As the noble Lord, Lord Ponsonby of Shulbrede, pointed out, consent is a vital component in any treatment requirement. A court can enforce residential provision at the recommendation of probation, but we are clear that a court cannot, and, I suggest, should not, force an offender to undergo a treatment programme, because consent is essential. Even when an offender consents to treatment, the Committee will be aware that residential treatment placements are unfortunately scarce, expensive and in high demand from substance misuse services in the general community as well as those in the criminal justice system.

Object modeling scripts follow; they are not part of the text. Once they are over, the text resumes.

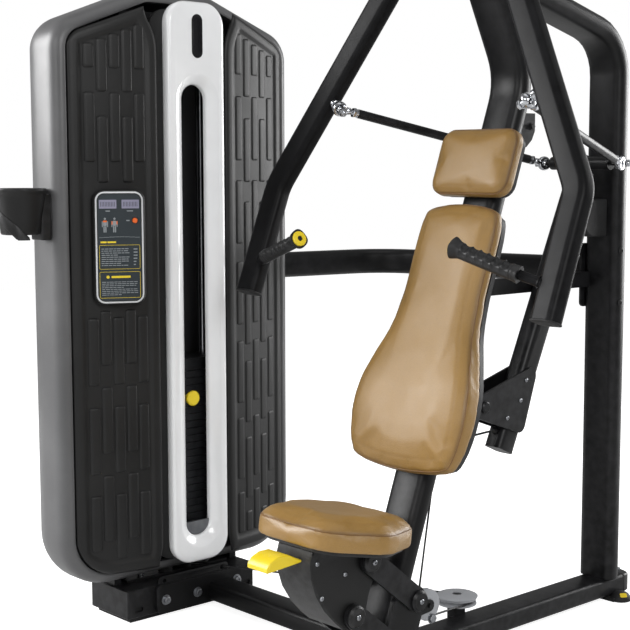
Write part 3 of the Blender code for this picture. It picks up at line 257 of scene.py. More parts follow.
def sweep(outline, path, side):
    """Outline of (a, b) carried along path; a lies along side, b across side and path."""
    loops = []
    count = len(path)
    side = Vector(side).normalized()
    for i in range(count):
        here = Vector(path[i])
        before = Vector(path[max(i - 1, 0)])
        after = Vector(path[min(i + 1, count - 1)])
        along = (after - before).normalized()
        across = along.cross(side).normalized()
        true_side = across.cross(along).normalized()
        loops.append([here + true_side * a + across * b for a, b in outline])
    return loft(loops)


def joined(parts):
    """One bmesh holding all of these, which are freed."""
    whole = bmesh.new()
    for part in parts:
        mesh = bpy.data.meshes.new("part")
        part.to_mesh(mesh)
        part.free()
        whole.from_mesh(mesh)
        bpy.data.meshes.remove(mesh)
    return whole


def moved(made, matrix):
    bmesh.ops.transform(made, matrix=matrix, verts=made.verts)
    return made


def linked(name, made):
    """Object in the scene from a mesh under construction, which is freed."""
    mesh = bpy.data.meshes.new(name)
    made.to_mesh(mesh)
    made.free()
    item = bpy.data.objects.new(name, mesh)
    bpy.context.scene.collection.objects.link(item)
    return item


def piece(name, made, finish, body, replaces=(), smooth=35.0):
    """Object with its finish, riding on a body; edges over smooth degrees stay sharp."""
    item = linked(name, made)
    item.data.shade_smooth()
    item.data.set_sharp_from_angle(angle=math.radians(smooth))
    item.data.materials.append(finish)
    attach(item, body)
    if replaces:
        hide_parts(*replaces)
    return item


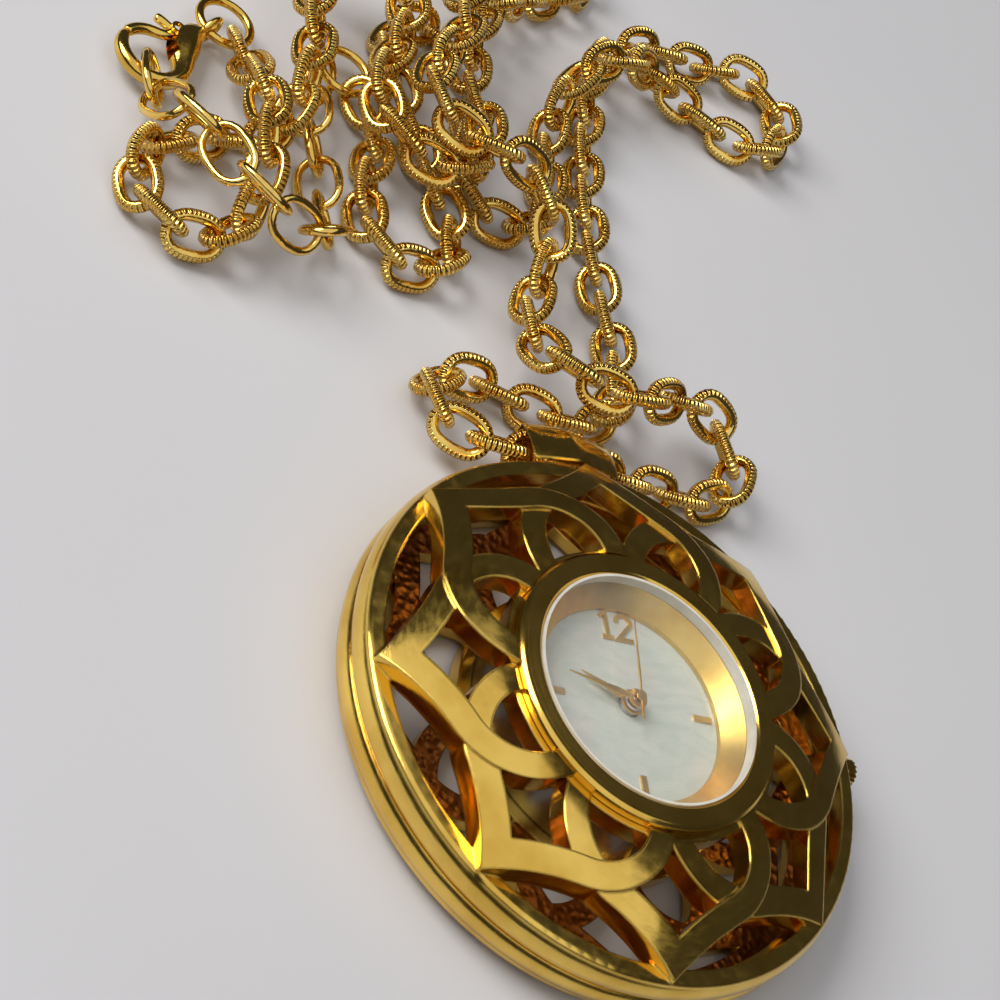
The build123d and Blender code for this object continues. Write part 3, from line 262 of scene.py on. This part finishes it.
def winding(name):
    """Enamelled wire wound round the coil's core, turn beside turn, with painted shade in the hollows between
    turns and a painted highlight on each turn's crest.
    """
    g = Graph(name)
    at = g.place()
    x, _, _ = g.axes(at)
    turn = g.node("Math", {0: x * winding_rate}, operation="SINE")
    # Painted shade and highlight: the colour runs from dark in the hollows between turns to light on each
    # turn's crest.
    colour = g.mix(g.ramp(turn, -1.0, 1.0), rgb(120, 52, 22), rgb(188, 98, 48))
    roughness = 0.3 + 0.05 * turn
    return g.shade(Base_Color=colour, Metallic=1.0, Roughness=roughness, Normal=g.bump(turn, winding_depth))


gold_bright = rgb(240, 202, 102)
gold_deep = rgb(220, 177, 78)
case_gold = cover_gold("case_gold", gold_bright, gold_deep, rgb(140, 84, 36), 0.15)
bezel_gold = spun("bezel_gold", gold_bright, gold_deep, 0.14, rings=9000.0)
chain_gold = knurled("chain_gold", rgb(247, 212, 118), rgb(216, 169, 76), ribs=34.0, rib_share=1.0)
extender_gold = knurled("extender_gold", rgb(247, 212, 118), rgb(222, 178, 86), ribs=12.0, rib_share=0.06)
clasp_gold = plated("clasp_gold", gold_bright, gold_deep, 0.13)
dial_gold = plated("dial_gold", rgb(236, 196, 104), rgb(214, 166, 74), 0.42, grain=2.0)
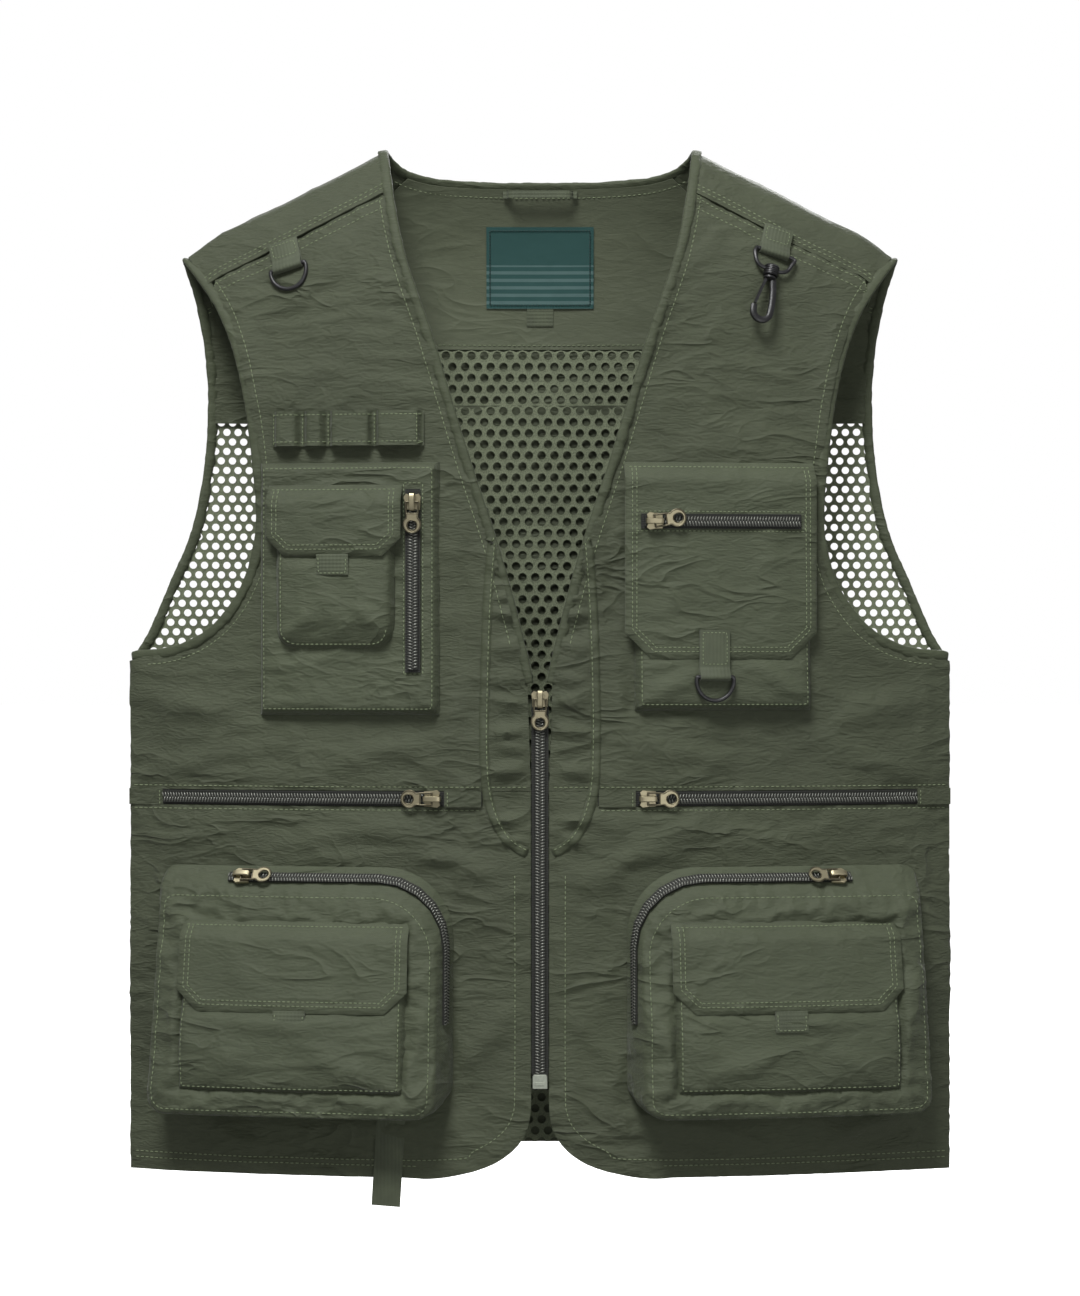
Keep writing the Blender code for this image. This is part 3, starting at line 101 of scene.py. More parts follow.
class Slot(Enum):
    """Material slots of the record."""

    SHELL = "shell_fabric"
    BINDING = "binding_fabric"
    WEBBING = "webbing"
    MESH = "mesh_fabric"
    LABEL = "label_fabric"
    TEETH = "zip_teeth"
    BRASS = "antique_brass"
    PLASTIC = "black_plastic"


# ---------------------------------------------------------------- the form


def smooth_path(points: Sequence, step: float) -> np.ndarray:
    """Points of a Catmull-Rom curve through the given points.

    Args:
        points: Corners that the curve passes through.
        step: Distance between the points that come back.

    Returns:
        An array with one row a point.
    """
    rows = np.asarray(points, float)
    ends = np.vstack([rows[0], rows, rows[-1]])
    path = []
    for before, start, end, after in zip(ends, ends[1:], ends[2:], ends[3:]):
        count = max(1, round(float(np.linalg.norm(end - start)) / step))
        for t in np.arange(count) / count:
            path.append(
                0.5
                * (
                    2 * start
                    + (end - before) * t
                    + (2 * before - 5 * start + 4 * end - after) * t**2
                    + (3 * start - before - 3 * end + after) * t**3
                )
            )
    return np.array([*path, rows[-1]])


def resampled(points: Sequence, step: float, closed: bool = False) -> np.ndarray:
    """Adds points along straight runs so that none is longer than step, and keeps every corner."""
    rows = [np.asarray(p, float) for p in points]
    ends = rows[1:] + ([rows[0]] if closed else [])
    found = []
    for start, end in zip(rows, ends):
        count = max(1, math.ceil(float(np.linalg.norm(end - start)) / step))
        found += [start + (end - start) * k / count for k in range(count)]
    return np.array(found if closed else [*found, rows[-1]])


def at_steps(points: np.ndarray, step: float) -> np.ndarray:
    """Points along a line at an even distance, whatever its corners. Numbers after the third are carried along."""
    legs = np.linalg.norm(np.diff(points[:, :3], axis=0), axis=1)
    run = np.concatenate([[0.0], np.cumsum(legs)])
    count = max(1, round(run[-1] / step))
    places = np.linspace(0.0, run[-1], count + 1)
    return np.column_stack([np.interp(places, run, points[:, k]) for k in range(points.shape[1])])


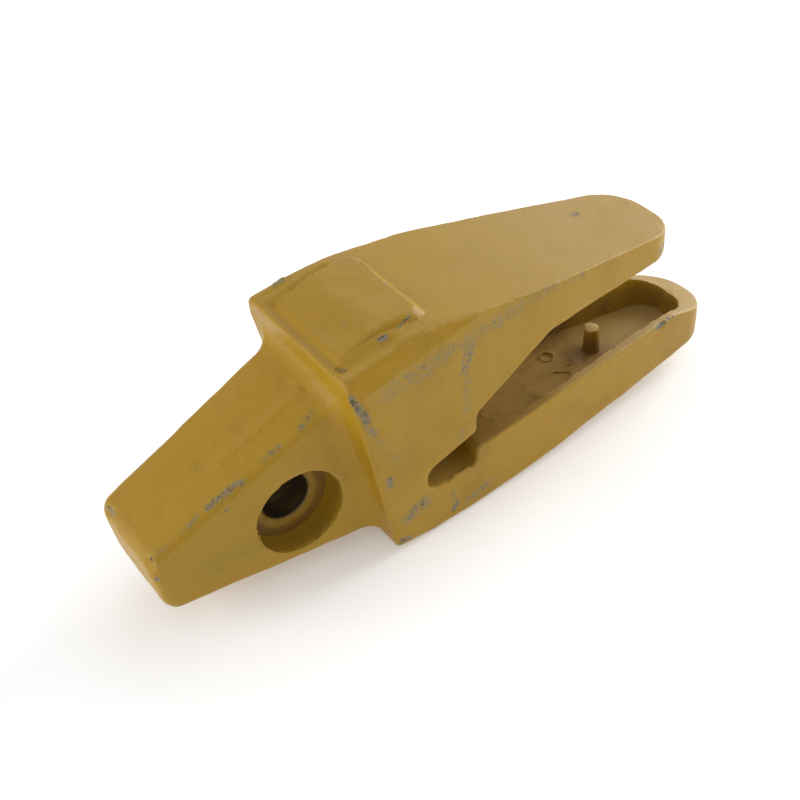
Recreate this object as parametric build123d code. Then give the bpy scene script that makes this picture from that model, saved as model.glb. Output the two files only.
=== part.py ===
from build123d import *
import os
from math import atan, cos, degrees, pi, radians, sin, tan

os.makedirs("parts", exist_ok=True)

# Frame: millimetres, the origin on the pin axis in the mid plane of the casting.
# +X runs from the nose towards the two straps, along the lip plate that they straddle.
# +Y runs along the pin towards the plain side, and +Z is square to the lip plate.

# Pin bore and the round pocket for the retainer on the -Y side
pin_radius = 11.0
pocket_radius = 20.4
pocket_floor_y = -15.3
bore_edge_break = 1.8

# Nose: a wedge that droops below the lip plate, with a three-part roof
nose_front_x = -69.0
nose_roof_z = 43.4
nose_roof_slope = 25.1
nose_floor_z = -27.6
nose_floor_slope = -3.9
nose_side_y = 27.1
nose_side_slope = 2.3
roof_flat_half_width = 11.5
roof_drop_front = 0.3
roof_drop_rear = 2.4
roof_flat_spread = 0.2
nose_edge_radius = 5.0
ridge_radius = 2.0

# Rounded tip and the flare at the root of the nose
tip_length = 6.0
tip_lean = 9.6
tip_side = 4.8
tip_edge = 5.0
flare_length = 8.0
flare_side = 8.5
flare_top = 4.5
flare_bottom = 1.2
flare_root = 4.0
round_steps = 5

# Shoulder and body
shoulder_lean = 10.7
shoulder_x = 32.0
shoulder_edge_radius = 3.0
strap_edge_radius = 1.8
crest_radius = 5.0
keel_radius = 3.5

# Deck: the top line of the body and of the upper strap
deck_front_z = 69.0
deck_rise = 11.2
deck_radius = 75.0
strap_ref = (104.0, 68.3)
strap_fall = 8.4

# Belly: the bottom line of the body and of the lower strap
belly_front_z = -36.4
belly_z = -39.3
belly_flat_start = 62.0
belly_flat_end = 98.0
belly_radius = 160.0
lower_end_z = -27.4

# Plan outline of the straps, with a soft knee in each side
body_half_width = 44.0
side_knee = (135.0, 33.9)
side_closing_angle = 7.7
knee_radius = 500.0
upper_strap_end = 219.0
lower_strap_end = 250.6
upper_end_radius = 21.5
lower_end_radius = 20.5

# Crowned deck and the leaning panels beside it
crown_half_width = 29.0
crown_slope = 11.0
crown_end_x = 102.0
panel_low = (21.0, 42.6, 57.5)
panel_high = (39.0, 37.8, 69.8)
panel_tail = (102.0, 37.4, 68.4)

# Pad on the deck behind the shoulder
pad_front = (24.0, 69.9)
pad_knee = (46.0, 77.0)
pad_rear = (66.5, 77.7)
pad_rear_slope = 48.0
pad_top_half_width = 26.7
pad_flank = 31.0
pad_corner_radius = 9.0
pad_edge_radius = 4.0
pad_top_radius = 40.0
pad_sunk = 4.5

# Slot for the lip plate, with its bevel and its throat
lip_lower_z = -0.6
lip_upper_z = 38.4
lip_bevel = 28.0
lip_front_x = 87.5
lip_front_z = 15.5
throat_end_x = 58.3
throat_top_z = 5.4
throat_top_slope = 13.4
throat_floor_z = -13.4
throat_floor_rise = 1.2
throat_step_x = 85.5
throat_step_lean = 0.8
rim_front_z = -3.6
rim_level_x = 134.0
rim_drop_x = 219.0
rim_drop = 16.5
rim_edge_radius = 2.0

# Recess in the inner face of the lower strap, with its peg
rim_width = 7.2
recess_floor_z = -18.6
recess_front_x = 104.0
recess_end_x = 234.3
recess_end_radius = 12.0
recess_draft = 6.0
recess_corner_radius = 8.0
recess_cut_height = 25.0
peg_x = 186.0
peg_radius = 5.0
peg_top_z = -4.9
peg_draft = 3.0
root_depth = 2.0

# Plain foundry marks on the recess floor
mark_height = 0.9
ring_place = (164.1, 8.3)
ring_radius = 4.0
ring_band = 1.2
dot_place = (169.4, -3.0)
dot_radius = 1.0
bar_place = (162.6, -5.1)
bar_turn = -33.0
bar_length = 8.6
bar_width = 1.8

# Size of the blocks that other shapes are cut with, larger than the casting
reach = 300.0
half_reach = 70.0


def quarter_round():
    """Steps of a quarter round, each as a share of its length and the share of its height still to go."""
    turns = [0.5 * pi * k / round_steps for k in range(round_steps + 1)]
    return [(1.0 - cos(turn), 1.0 - sin(turn)) for turn in turns]


def side_solid(points, corners=()):
    """Push a side view in X and Z out to both sides, rounding some of its corners."""
    face = make_face(Polyline(*points, close=True))
    for (x, z), radius in corners:
        near = [v for v in face.vertices() if abs(v.X - x) + abs(v.Y - z) < 0.05]
        face = fillet(near, radius)
    return extrude(Plane.XZ * face, half_reach, both=True)


def crossing(point_a, rise_a, point_b, rise_b):
    """Where two lines in the side view meet, each given by a point and its rise in degrees."""
    slope_a = tan(radians(rise_a))
    slope_b = tan(radians(rise_b))
    x = (point_b[1] - point_a[1] + slope_a * point_a[0] - slope_b * point_b[0]) / (slope_a - slope_b)
    return x, point_a[1] + slope_a * (x - point_a[0])


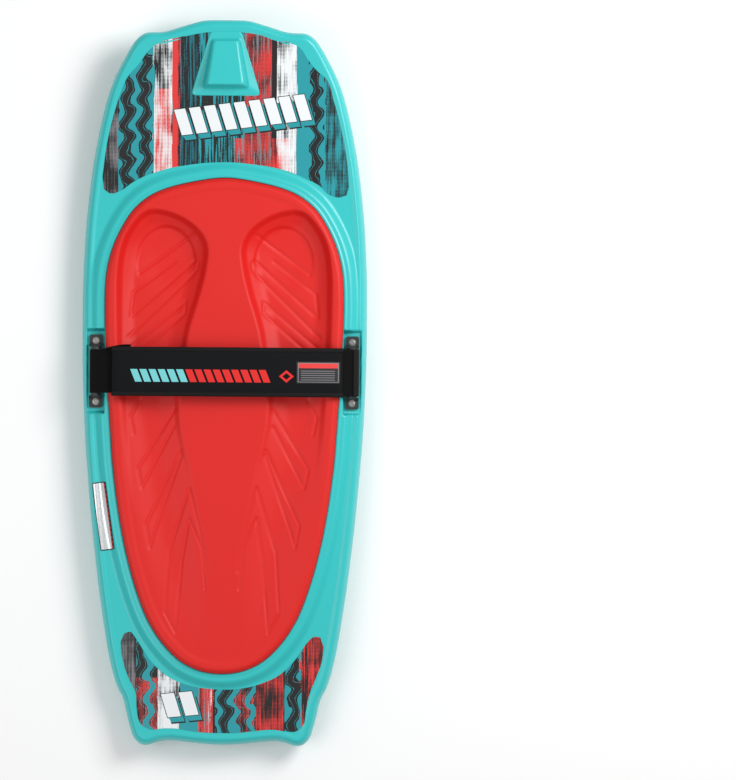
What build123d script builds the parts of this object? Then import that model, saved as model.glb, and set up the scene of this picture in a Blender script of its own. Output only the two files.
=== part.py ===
"""A kneeboard: a foam-filled polyethylene shell with a moulded knee pad and a padded leg strap.

Units are millimetres. X runs across the board, Y runs from the nose (-Y) to the tail (+Y) and Z is up.
The origin is under the middle of the board, on the plane that its flat hull stands on.
"""

import os

from build123d import *

# Board shell
length = 1270.0
width = 500.0
nose_rocker = 72.0  # height of the hull at the nose
tail_rocker = 26.0  # height of the hull at the tail
nose_thickness = 26.0
deck_height = 56.0  # the deck beside the pad, above the flat of the hull
flat_front = 200.0  # the flat of the hull runs from this far ahead of the middle
flat_rear = 300.0  # to this far behind it
nose_hull_slope = 0.36  # rise over run at the two ends of the board
nose_deck_slope = 0.22
tail_hull_slope = 0.17
parting_height = 26.0  # where the deck and hull mouldings meet, above the hull line
nose_parting = 12.0
tail_parting = 5.5
wall = 4.0
deck_edge_radius = 7.0
hull_edge_radius = 8.0

# Hull bottom
chine_half_width = 186.0  # the bottom is flat across to here, then bevels up to the rail
chine_rise = 12.0
fin_spacing = 250.0  # between the straight inner sides of a pair of crescents
fin_length = 250.0
fin_bulge = 22.0
fin_depth = 12.0
fin_tail_gap = 30.0
groove_length = 242.0
groove_bulge = 24.0
groove_depth = 2.4
groove_nose_gap = 58.0

# Knee pad and the collar moulded round it
nose_deck_length = 274.0  # from the nose to the front of the pad
tail_deck_length = 127.0
rail_band = 41.0  # from the pad to the rail where the board is widest
pad_gap = 1.5
pad_floor = 38.0
adhesive = 0.5
pad_rim_height = 76.0
pad_edge_radius = 10.0
collar_height = 66.0
collar_crest = 4.0
collar_slope = 14.0
knee_spacing = 218.0
knee_width = 156.0
knee_length = 226.0
knee_depth = 30.0
knee_front_gap = 57.0  # from the front of the pad to the knee cups
shin_width = 132.0
shin_length = 600.0
shin_depth = 18.0
shin_rear_gap = 50.0
shin_spacing = 196.0
shin_toe_in = 3.5  # the shin troughs close up towards the feet, in degrees

# Hook for the tow-rope handle
hook_nose_gap = 34.0
hook_length = 84.0
hook_front_half = 28.0
hook_rear_half = 41.0
hook_height = 104.0
hook_front_bevel = 12.0
hook_side_bevel = 9.0
hook_undercut = 7.0
hook_root = 70.0  # below the deck all along the hook
hook_plate_front = 28.0  # half width
hook_plate_rear = 61.0
hook_plate_length = 111.0
hook_plate_gap = 21.0  # from the nose
hook_plate_height = 1.5
hook_plate_margin = 1.0  # from the plate to the decal round it

# Film decals and the foil label
film = 0.3
decal_collar_gap = 27.0  # from the pad to a decal, past the collar
decal_rail_gap = 23.0
nose_decal_length = 303.0  # from the nose to the rear tips of the decal
tail_decal_length = 196.0
label_width = 21.0
label_length = 116.0
label_x = 213.0
label_y = 233.0
label_turn = 7.2

# Strap brackets
bracket_y = -21.0
bracket_width = 23.0
bracket_length = 128.0
bracket_foot = 5.0  # thickness of the feet
bracket_gap = 4.0  # from the pad to the bracket
shoulder = 5.5  # run of the ramp from a foot up to the bar
recess_floor = 50.0
recess_side = 2.0
recess_end = 8.0
bar_radius = 8.0
bar_height = 63.5
bar_span = 86.0
screw_spacing = 107.0
screw_radius = 2.5
screw_length = 17.0
screw_hole = 2.8
head_radius = 4.75
head_height = 3.0
socket_radius = 2.0
socket_depth = 1.8
washer_radius = 6.0
washer_thickness = 0.8
counterbore_radius = 6.2
counterbore_depth = 2.0
insert_radius = 4.0
insert_length = 14.0
boss_radius = 8.0
boss_floor = 32.0
thread_clearance = 0.05

# Strap
webbing_width = 76.0
webbing = 2.0
binding_width = 4.0
foam_thickness = 6.0
cover = 1.0
loop_clearance = 0.35
strap_rise = 9.0  # arch of the strap over the pad's rim
strap_clear = 3.0  # from the pad's rim to the underside of the straps
rim_x = 202.0  # the straps cross the pad's rim this far out
tab_overlap = 180.0  # from the left bar to the tip of the anchor tab
strap_end_gap = 33.0  # from the left bar to the end of the padded strap
padding_gap = 23.0  # from the right bar to the start of the padding
fastener = 1.2  # thickness of each half of the hook-and-loop
fastener_width = 70.0
touch_gap = 0.3  # between the two halves of the hook-and-loop
tail_length = 62.0  # each loop's lower layer, sewn back to the upper one
sleeve = 2.0
label_patch_length = 78.0
label_patch_width = 38.0
label_patch = 0.6
label_patch_gap = 3.0

# Plugs that close the holes through which the board is filled with foam
plug_radius = 12.0
plug_depth = 8.0
plug_flange_radius = 16.0
plug_flange = 1.5
plug_spacing = 520.0

half = width / 2
nose_y = -length / 2
tail_y = length / 2
pad_half = half - rail_band
pad_front = nose_y + nose_deck_length
pad_rear = tail_y - tail_deck_length
pad_base = pad_floor + adhesive
bar_x = pad_half + bracket_gap + bracket_width / 2
loop_inner = bar_radius + loop_clearance
loop_outer = loop_inner + webbing
tab_drop = 2 * fastener + touch_gap + webbing  # from the strap's underside to the tab's underside
rim_line = pad_rim_height + strap_clear + tab_drop + webbing
strap_end = bar_x - strap_end_gap
padding_start = padding_gap - bar_x
padding_height = webbing + foam_thickness + cover
sky = 200.0  # higher than anything on the board
overrun = 6.0  # side views run past the nose and the tail by this much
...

We have to give priority for places to those who have demonstrated a sustained and successful commitment to their sobriety or a drug-free life, which can be hard to establish ahead of sentencing. Also, those who are offered a place in many cases have to be prepared to travel to locations far from home, which would, in the case of offenders, disrupt essential case management by probation. Demand for community drug and alcohol services is high. We are rolling out £80 million in drug treatment funding with colleagues in the Department of Health and Social Care, which will include funding to ensure that prison leavers and those who have been given community sentences with treatment requirements can access the services they need.
I hope that I have set out a response to the noble and learned Baroness’s amendment. My noble friend Lord Attlee started off by asking how he could most easily obtain drugs; in response, I have to say that there are some limits to the assistance that Ministers can provide to Members of the House. However, so far as drugs in prison are concerned—I will not take too much time on this—while there are urine tests for
people going into prison and we have scanners, searches and increasingly sophisticated chemical tests, I recognise that there is still a problem. With respect, though, that is a separate point, and therefore I will not say any more about it now. I hope that I have addressed the noble and learned Baroness’s amendment, which I invite her to withdraw.